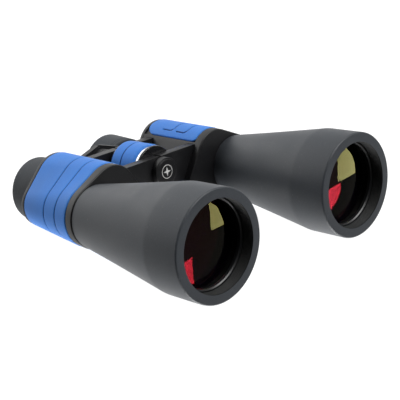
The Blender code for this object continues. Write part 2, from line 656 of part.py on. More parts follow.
def build_focus_wheel(rubber, chrome, pivot):
    """Make the focus wheel, hollow in the middle for the key pin, and its bright ring."""
    front, rear = WHEEL_ENDS
    edge = WHEEL_RADIUS - WHEEL_CROWN
    chamber_front, chamber_rear = WHEEL_CHAMBER
    half = WHEEL_GROOVE_WIDTH / 2
    wheel = [(front, edge), (front + WHEEL_CROWN, WHEEL_RADIUS), (WHEEL_GROOVE - half, WHEEL_RADIUS),
             (WHEEL_GROOVE, WHEEL_RADIUS - WHEEL_GROOVE_DEPTH), (WHEEL_GROOVE + half, WHEEL_RADIUS),
             (rear - WHEEL_CROWN, WHEEL_RADIUS), (rear, edge), (rear, HINGE_BORE),
             (chamber_rear, HINGE_BORE), (chamber_rear, WHEEL_CHAMBER_RADIUS),
             (chamber_front, WHEEL_CHAMBER_RADIUS), (chamber_front, HINGE_BORE),
             (front, HINGE_BORE)]
    add_object("focus_wheel", turned(wheel, HINGE_AXIS, ROUND_STEPS), rubber, pivot)
    bore, outer = WHEEL_RING_RADII
    ring = tube(WHEEL_RING_ENDS, outer, bore, HINGE_AXIS, ROUND_STEPS)
    add_object("wheel_ring", ring, chrome, pivot)


def build_bridge(plastic, steel, pivot):
    """Make the post that slides in the hinge tube, with its key pin, sleeve and end cap."""
    front, rear = POST_ENDS
    post = [(front, 0), (front, POST_RADIUS), (rear, POST_RADIUS), (rear, END_SCREW_RADIUS
            + RUNNING_GAP), (END_SCREW_TIP, END_SCREW_RADIUS + RUNNING_GAP), (END_SCREW_TIP, 0)]
    add_object("bridge_post", turned(post, HINGE_AXIS, SMALL_STEPS), steel, pivot)
    for name, radius in (("bridge_post", KEY_RADIUS + RUNNING_GAP), ("focus_key_pin", KEY_RADIUS)):
        bm = bmesh.new()
        bmesh.ops.create_cone(bm, cap_ends=True, segments=TINY_STEPS, radius1=radius * MM,
                              radius2=radius * MM, depth=2 * KEY_REACH * MM)
        bmesh.ops.rotate(bm, verts=bm.verts, matrix=Matrix.Rotation(math.pi / 2, 3, "Y"))
        bmesh.ops.translate(bm, verts=bm.verts, vec=place(0, KEY_STATION, HINGE_AXIS[1]))
        if name == "focus_key_pin":
            add_object(name, bm, steel, pivot)
        else:
            combine(bpy.data.objects[name], bm, "DIFFERENCE")
    sleeve = tube(SLEEVE_ENDS, SLEEVE_RADIUS, TUBE_BORE, HINGE_AXIS)
    add_object("bridge_sleeve", sleeve, plastic, pivot)
    head = ARM_ENDS[1] + RUNNING_GAP
    screw = [(END_SCREW_TIP + RUNNING_GAP, 0), (END_SCREW_TIP + RUNNING_GAP, END_SCREW_RADIUS),
             (head, END_SCREW_RADIUS), (head, END_HEAD_RADIUS), (head + END_HEAD_HEIGHT,
             END_HEAD_RADIUS), (head + END_HEAD_HEIGHT, 0)]
    add_object("bridge_end_screw", turned(screw, HINGE_AXIS, SMALL_STEPS), steel, pivot)


def main():
    """Build the whole object, half by half."""
    clear_scene()
    hinge = place(HINGE_AXIS[0], HOUSING_FRONT, HINGE_AXIS[1])
    SIDE_PIVOTS[RIGHT] = make_pivot("fold_axis", hinge)
    focus_axis = make_pivot("focus_axis", hinge)
    left_slide = make_pivot("left_ocular_axis", hinge)
    right_slide = make_pivot("right_ocular_axis", hinge, SIDE_PIVOTS[RIGHT])
    right_eye = place(RIGHT * EYEPIECE_AXIS[0], DIOPTRE_ENDS[0], EYEPIECE_AXIS[1])
    dioptre_axis = make_pivot("dioptre_axis", right_eye, right_slide)
    right_eyepiece = make_pivot("right_eyepiece_axis", right_eye, right_slide)
    for side in (LEFT, RIGHT):
        build_objective(side, GREY_RUBBER, BLACK_PLASTIC, COATED_GLASS)
        build_housing(side, BLACK_PLASTIC)
        build_armour(side, BLUE_RUBBER)
        build_rear_cover(side, BLACK_PLASTIC, STEEL)
        build_prism_set(side, BLACK_PLASTIC, CLEAR_GLASS, STEEL)
    for side, slide, eyepiece in ((LEFT, left_slide, left_slide), (RIGHT, right_slide, right_eyepiece)):
        build_arm(side, BLACK_PLASTIC, slide)
        build_eyepiece(side, BLACK_PLASTIC, GREY_RUBBER, CLEAR_GLASS, eyepiece)
    collar = tube((DIOPTRE_ENDS[0], COLLAR_END), GRIP_RADIUS, GUIDE_BORE, EYEPIECE_AXIS)
    add_object("eyepiece_collar_l", collar, BLACK_PLASTIC, left_slide)
    ring = tube(DIOPTRE_ENDS, GRIP_RADIUS, GUIDE_BORE, on_side(EYEPIECE_AXIS, RIGHT))
    add_object("dioptre_ring", ring, BLACK_PLASTIC, dioptre_axis)
    build_hinge(BLACK_PLASTIC, STEEL, BRASS)
    build_focus_wheel(BLUE_RUBBER, CHROME, focus_axis)
    build_bridge(BLACK_PLASTIC, STEEL, left_slide)


main()
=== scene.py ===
"""Looks for a pair of large Porro-prism astronomy binoculars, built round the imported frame.

World frame: +Z is up, the objectives look along -Y, the eyepieces are at +Y and +X is the user's
left. Sizes are in millimetres and become metres where a mesh is made. A station is a distance
behind the objective rims, and a height is measured from the plane of the objective axes.
"""

import logging
import math
from dataclasses import dataclass, field
from enum import Enum
from typing import Callable, Iterable, Sequence

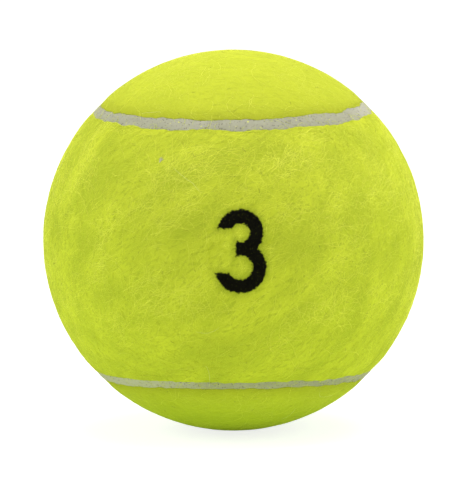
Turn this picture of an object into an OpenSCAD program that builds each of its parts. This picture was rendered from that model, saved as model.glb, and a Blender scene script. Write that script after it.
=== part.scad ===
// Tennis ball: a hollow rubber core in two half shells, under two interlocked panels of napped
// felt whose edges meet in one closed rubber seam. The origin is the ball's centre. The front
// panel's waist faces -Y and its length lies along X. The rear panel is the same, half a turn on.

/* [Ball] */
// Diameter over the nap of the felt
ball_d = 67; // [65:0.1:69]

/* [Core] */
// Wall of the hollow core
core_wall = 3.4; // [2.6:0.1:4.5]
// Film of cement between the rims of the two half shells
joint_t = 0.3; // [0.1:0.05:0.6]
// Bevel on the inner edge of each half shell's rim
rim_bevel = 0.4; // [0.2:0.05:0.5]
// Radius of the bead of cement that the joint leaves on the inner wall
bead_r = 0.8; // [0.7:0.1:1.5]
// Coat of cement all over the core, which holds the felt
coat_t = 0.2; // [0.1:0.05:0.4]

/* [Felt] */
// Thickness of the cloth, from the coat of cement to the top of its nap
felt_t = 3.2; // [2.6:0.1:4]
// Straight distance across a panel's waist, between the middle lines of its seam
waist_w = 44.4; // [42:0.1:46]
// How far the nap's rounded shoulder reaches back from the seam
shoulder_w = 0.8; // [0.5:0.05:1.4]

/* [Seam] */
// Width of the seam at its top, where it shows
seam_w = 2.6; // [1.8:0.1:3.2]
// Width of the seam at its foot, on the coat of cement
seam_foot_w = 1.4; // [0.8:0.1:1.7]
// How far the seam's top lies below the nap, whose shoulders drop to it
seam_drop = 0.3; // [0.2:0.05:0.9]

/* [Hidden] */

// Facets round a full circle
$fn = 180;

// Straight steps that round the nap's shoulder, and the last step's length past its own end,
// which carries the cut clear through the nap
shoulder_steps = 3;
last_step_share = 1.4;

// How far a straight side of the seam's section is drawn past its ends, to be trimmed there
side_share = 0.25;

// The arcs of the seam stop inside short straight links, each a hair wider than the seam
link_l = 0.5;
link_grow = 0.02;

// Radii of the layers, from the nap in to the air
ball_r = ball_d / 2;
felt_r = ball_r - felt_t;
core_r = felt_r - coat_t;
bore_r = core_r - core_wall;
seam_r = ball_r - seam_drop;

// How far a cutting shape runs past what it cuts
overrun = felt_t;
reach = ball_r + overrun;

// The seam runs through four points on the ball, midway between its X and Z axes. Between them
// it is four arcs, each on a small circle of the sphere. waist_angle is the angle from the middle
// of a panel's waist to its seam, arc_tilt is how far each circle's axis leans off the X or Z
// axis, arc_angle is the angle from that leaning axis out to the seam, and arc_sweep is how far
// each arc would turn about it to meet the next, in line with it. link_half_angle is what half of
// a link takes up of that turn.
waist_angle = asin(waist_w / ball_d);
arc_tilt = atan((sin(45) - sin(waist_angle)) / cos(waist_angle));
arc_angle = 90 - waist_angle - arc_tilt;
arc_sweep = 180 + 2 * atan(sin(arc_tilt));
link_half_angle = asin(link_l / 2 / (felt_r * sin(arc_angle)));

// Heights along an arc's axis between which its cone divides the felt
cone_low = bore_r * cos(arc_angle) / 2;
cone_high = reach;

// Colours
core_rubber = "#45423d";
joint_cement = "#8b8675";
coat_cement = "#bdb594";
yellow_felt = "#c3d139";
seam_rubber = "#b3b197";

// A point of a section through the seam, at a radius and at a distance to one side of its middle
function beside_seam(radius, distance) =
    let (angle = arc_angle + asin(distance / radius))
    [radius * sin(angle), radius * cos(angle)];

// The foot and the top of one side of the seam: side is 1 or -1, and grow is added to that side
function seam_foot(side, grow) = beside_seam(felt_r, side * (seam_foot_w / 2 + grow));
function seam_top(side, grow) = beside_seam(seam_r, side * (seam_w / 2 + grow));
function seam_rise(side, grow) = seam_top(side, grow) - seam_foot(side, grow);

// A point of the nap's shoulder: turn runs from 0 at the seam's top to 90 at the top of the nap
function shoulder_point(side, turn, grow) = beside_seam(
    ball_r - seam_drop * (1 - sin(turn)),
    side * (seam_w / 2 + shoulder_w * (1 - cos(turn)) + grow)
);

// One side of the gap between the two panels, from inside the felt to well outside it
function gap_side(side, grow) =
    let (
        step = 90 / shoulder_steps,
        last = shoulder_point(side, 90 - step, grow)
    )
    [
        seam_foot(side, grow) - side_share * seam_rise(side, grow),
        for (i = [0 : shoulder_steps - 1]) shoulder_point(side, i * step, grow),
        last + last_step_share * (shoulder_point(side, 90, grow) - last),
        beside_seam(reach, side * (seam_w / 2 + shoulder_w + overrun + grow))
    ];

// Section of the gap between the two panels
module gap_section(grow) {
    far_side = gap_side(1, grow);
    polygon(concat(
        gap_side(-1, grow),
        [for (i = [len(far_side) - 1 : -1 : 0]) far_side[i]]
    ));
}

// Section of the seam, with its straight sides drawn past its top and its foot
module seam_section(grow) {
    polygon([
        seam_foot(-1, grow) - side_share * seam_rise(-1, grow),
        seam_top(-1, grow) + side_share * seam_rise(-1, grow),
        seam_top(1, grow) + side_share * seam_rise(1, grow),
        seam_foot(1, grow) - side_share * seam_rise(1, grow)
    ]);
}

// Runs a section, drawn in the plane of an arc's axis, along the upper arc of the front waist
module along_arc() {
    sweep = arc_sweep - link_half_angle;
    rotate([arc_tilt, 0, 0])
        rotate_extrude(start = -90 - sweep / 2, angle = sweep)
            children();
}

// Runs a section along the links at the two ends of that arc
module along_links() {
    for (end = [-1, 1])
        rotate([arc_tilt, 0, 0])
            rotate([90, 0, -90 + end * arc_sweep / 2])
                linear_extrude(height = link_l, center = true)
                    children();
}

// Puts its children at the arcs or caps above and below the front waist
module above_and_below() {
    children();
    rotate([0, 180, 0])
        children();
}

// Half a turn about the line through two of the seam's four points, which swaps the panels
module swap_panels() {
    rotate(180, [1, 0, 1])
        children();
}

// Runs a section all round the seam: the first child is the section, the second the links' own
module along_seam() {
    above_and_below()
        along_arc()
            children(0);
    swap_panels()
        above_and_below()
            along_arc()
                children(0);
    above_and_below()
        along_links()
            children(1);
}

// The cone inside the upper arc's circle, without its tip
module cap_cone() {
    rotate([arc_tilt, 0, 0])
        translate([0, 0, cone_low])
            cylinder(
                h = cone_high - cone_low,
                r1 = cone_low * tan(arc_angle),
                r2 = cone_high * tan(arc_angle)
            );
}

// The space between the two panels, open to the outside
module panel_gap() {
    along_seam() {
        gap_section(0);
        gap_section(link_grow);
    }
}

// The rear half of space, less the caps at the two ends of the front panel
module behind_front_panel() {
    difference() {
        translate([-reach, 0, -reach])
            cube([2 * reach, reach, 2 * reach]);
        swap_panels()
            above_and_below()
                cap_cone();
    }
}

// A whole ball of felt, hollow where the core lies, divided along the seam
module divided_felt() {
    difference() {
        difference() {
            sphere(ball_r);
            sphere(felt_r);
        }
        panel_gap();
    }
}

module front_panel_shape() {
    difference() {
        difference() {
            divided_felt();
            above_and_below()
                cap_cone();
        }
        behind_front_panel();
    }
}

// Section of the upper half shell, right of its axis
module half_shell_section() {
    rim_y = joint_t / 2;
    difference() {
        intersection() {
            difference() {
                circle(core_r);
                circle(bore_r);
            }
            translate([0, rim_y])
                square(reach);
        }
        polygon([
            [bore_r + rim_bevel + joint_t, rim_y - joint_t],
            [bore_r - rim_bevel, rim_y + 2 * rim_bevel],
            [bore_r - rim_bevel, rim_y - joint_t]
        ]);
    }
}

// Section of the joint: the film between the rims, and the bead that fills their bevels
module joint_section() {
    difference() {
        union() {
            intersection() {
                circle(core_r);
                translate([bore_r, -joint_t / 2])
                    square([reach, joint_t]);
            }
            translate([bore_r, 0])
                circle(bead_r);
        }
        half_shell_section();
        mirror([0, 1])
            half_shell_section();
    }
}

module core_half_upper() {
    color(core_rubber)
        rotate_extrude()
            half_shell_section();
}

module core_half_lower() {
    color(core_rubber)
        mirror([0, 0, 1])
            rotate_extrude()
                half_shell_section();
}

module core_joint_cement() {
    color(joint_cement)
        rotate_extrude()
            joint_section();
}

module cover_cement() {
    color(coat_cement)
        difference() {
            sphere(felt_r);
            sphere(core_r);
        }
}

module felt_panel_front() {
    color(yellow_felt)
        front_panel_shape();
}

module felt_panel_rear() {
    color(yellow_felt)
        swap_panels()
            front_panel_shape();
}

// The rubber between the panels' edges: its sides are the gap's own
module seam_cement() {
    color(seam_rubber)
        intersection() {
            difference() {
                sphere(seam_r);
                sphere(felt_r);
            }
            along_seam() {
                seam_section(0);
                seam_section(link_grow);
            }
        }
}

core_half_upper();
core_half_lower();
core_joint_cement();
cover_cement();
felt_panel_front();
felt_panel_rear();
seam_cement();
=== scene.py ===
"""The look of a tennis ball: two napped felt panels, their fibres, a rubber seam and a moulded core."""

import math
from functools import cache

import bpy
import numpy as np
from mathutils import Matrix, Vector, noise
from mathutils.bvhtree import BVHTree


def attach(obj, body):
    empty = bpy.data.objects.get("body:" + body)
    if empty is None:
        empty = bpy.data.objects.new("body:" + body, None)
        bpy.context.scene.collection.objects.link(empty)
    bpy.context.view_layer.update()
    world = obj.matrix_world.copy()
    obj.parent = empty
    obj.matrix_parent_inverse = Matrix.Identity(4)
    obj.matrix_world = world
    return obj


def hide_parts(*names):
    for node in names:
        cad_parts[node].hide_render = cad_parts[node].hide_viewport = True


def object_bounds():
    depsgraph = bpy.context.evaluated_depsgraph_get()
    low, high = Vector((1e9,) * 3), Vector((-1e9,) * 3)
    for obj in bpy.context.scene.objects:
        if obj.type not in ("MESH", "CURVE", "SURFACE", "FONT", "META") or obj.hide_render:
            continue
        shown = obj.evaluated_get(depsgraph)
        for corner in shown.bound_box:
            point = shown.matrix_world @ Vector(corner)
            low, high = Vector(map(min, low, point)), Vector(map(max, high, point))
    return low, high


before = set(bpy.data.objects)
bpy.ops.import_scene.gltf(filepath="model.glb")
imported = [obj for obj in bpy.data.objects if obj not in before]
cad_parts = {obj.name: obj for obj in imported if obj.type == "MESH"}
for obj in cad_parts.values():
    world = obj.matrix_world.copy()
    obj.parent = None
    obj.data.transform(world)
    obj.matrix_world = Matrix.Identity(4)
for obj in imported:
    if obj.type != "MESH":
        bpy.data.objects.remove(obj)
CAD_BOX = [list(corner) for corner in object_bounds()]

bl_info = {
    "name": "Tennis ball",
    "version": (1, 0, 0),
    "blender": (4, 5, 0),
    "location": "3D View > Sidebar > Tennis ball",
    "description": "Felt, fibres, seam, core finishes and studio for a packed tennis ball",
    "category": "Object",
}

MM = 0.001
BODY = "root"


def numbers(items, name):
    """A whole number of each of these parts of a mesh."""
    found = np.empty(len(items), np.int32)
    items.foreach_get(name, found)
    return found


def vectors(items, name):
    """A vector of each of these parts of a mesh, as an array with one row each."""
    found = np.empty(len(items) * 3, np.float32)
    items.foreach_get(name, found)
    return found.reshape(-1, 3).astype(float)


# What the frame gives: the radii of the felt's back, of the top of its nap and of its middle
FELT_RADII = np.linalg.norm(vectors(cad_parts["felt_panel_front"].data.vertices, "co"), axis=1)
BACK_R, NAP_R = float(FELT_RADII.min()), float(FELT_RADII.max())
MIDDLE_R = (NAP_R + BACK_R) / 2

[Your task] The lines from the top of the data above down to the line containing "ring, chrome, pivot)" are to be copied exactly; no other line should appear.

[Task solution]
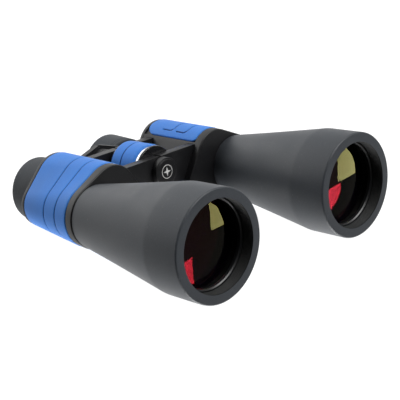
The Blender code for this object continues. Write part 2, from line 656 of part.py on. More parts follow.
def build_focus_wheel(rubber, chrome, pivot):
    """Make the focus wheel, hollow in the middle for the key pin, and its bright ring."""
    front, rear = WHEEL_ENDS
    edge = WHEEL_RADIUS - WHEEL_CROWN
    chamber_front, chamber_rear = WHEEL_CHAMBER
    half = WHEEL_GROOVE_WIDTH / 2
    wheel = [(front, edge), (front + WHEEL_CROWN, WHEEL_RADIUS), (WHEEL_GROOVE - half, WHEEL_RADIUS),
             (WHEEL_GROOVE, WHEEL_RADIUS - WHEEL_GROOVE_DEPTH), (WHEEL_GROOVE + half, WHEEL_RADIUS),
             (rear - WHEEL_CROWN, WHEEL_RADIUS), (rear, edge), (rear, HINGE_BORE),
             (chamber_rear, HINGE_BORE), (chamber_rear, WHEEL_CHAMBER_RADIUS),
             (chamber_front, WHEEL_CHAMBER_RADIUS), (chamber_front, HINGE_BORE),
             (front, HINGE_BORE)]
    add_object("focus_wheel", turned(wheel, HINGE_AXIS, ROUND_STEPS), rubber, pivot)
    bore, outer = WHEEL_RING_RADII
    ring = tube(WHEEL_RING_ENDS, outer, bore, HINGE_AXIS, ROUND_STEPS)
    add_object("wheel_ring", ring, chrome, pivot)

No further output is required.